Bryant’s Grocery has been restored and commemorates the events surrounding the infamous murder of Emmett Till, and the acquittal of his killers. Photo: By Richard Apple (Own work) [CC BY-SA 3.0 (http://creativecommons.org/licenses/by-sa/3.0)], via Wikimedia Commons
The Mississippi Delta National Heritage Area has been steadily adding stamps since joining the Passport Program in November 2014.  You can find the Parkasaurus write-up for all the previous additions here.  Particularly notable this month is the addition of a stamp for Bryant’s Grocery.  In August 1955, a 14-year-old teenager from Chicago named Emmett Till was visiting his family in the small town of Money, Mississippi.  On that trip, an incident with a white woman, Carolyn Bryant, at Bryant’s Grocery, led to Till being murdered by Ms. Bryant’s husband, Roy Bryant and his half-brother, John W. Milam.  Despite ample evidence, Bryant and Milam were acquitted by the all-white jury after a little more than an hour of deliberations.  You can read more details on the events of the case in this account from famous-trials.com.

The other three stamps for the Mississippi Delta National Heritage Area this month can all be found in the town of Greenwood, Mississippi, which is just 17 miles to the south of Money.  Fort Pemberton was the site of a minor Confederate victory as part of the Vicksburg campaign.   The Museum of the Mississippi Delta comprehensively covers the human and natural history of the region.  Robert Johnson was a renowned blues artist, and the most-likely site of his burial is Little Zion Missionary Baptist Church on Money Road in Greenwood.

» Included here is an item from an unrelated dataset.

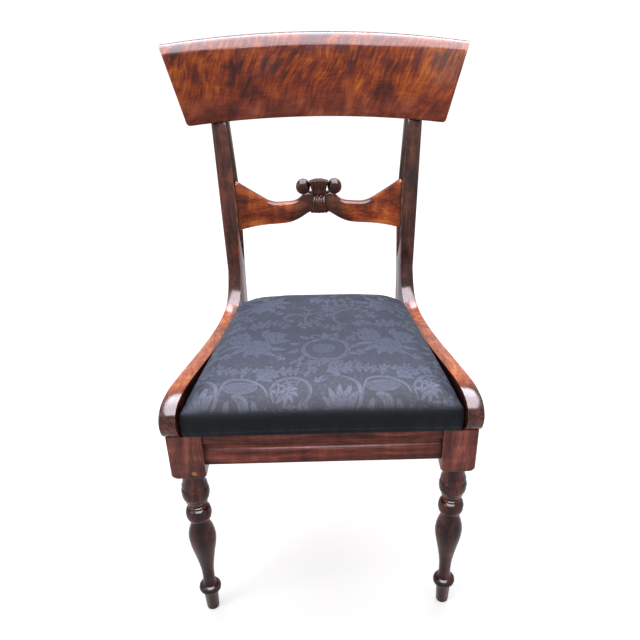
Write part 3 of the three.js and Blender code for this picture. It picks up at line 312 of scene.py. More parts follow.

The Hollenberg Pony Express Station in 1991, prior to restoration. Photo: National Park Service, Kansas Historical Society

Finally, the Hollenberg Pony Express Station State Historic Site is located just east of the town of Hanover in northern Kansas.  The ranch was founded by Gerat Hollenberg in 1857 as a trading post on the Oregon and California Emigrant Trails.  By 1860 it became an official station on the Pony Express, and is one of the few remaining original Pony Express stations.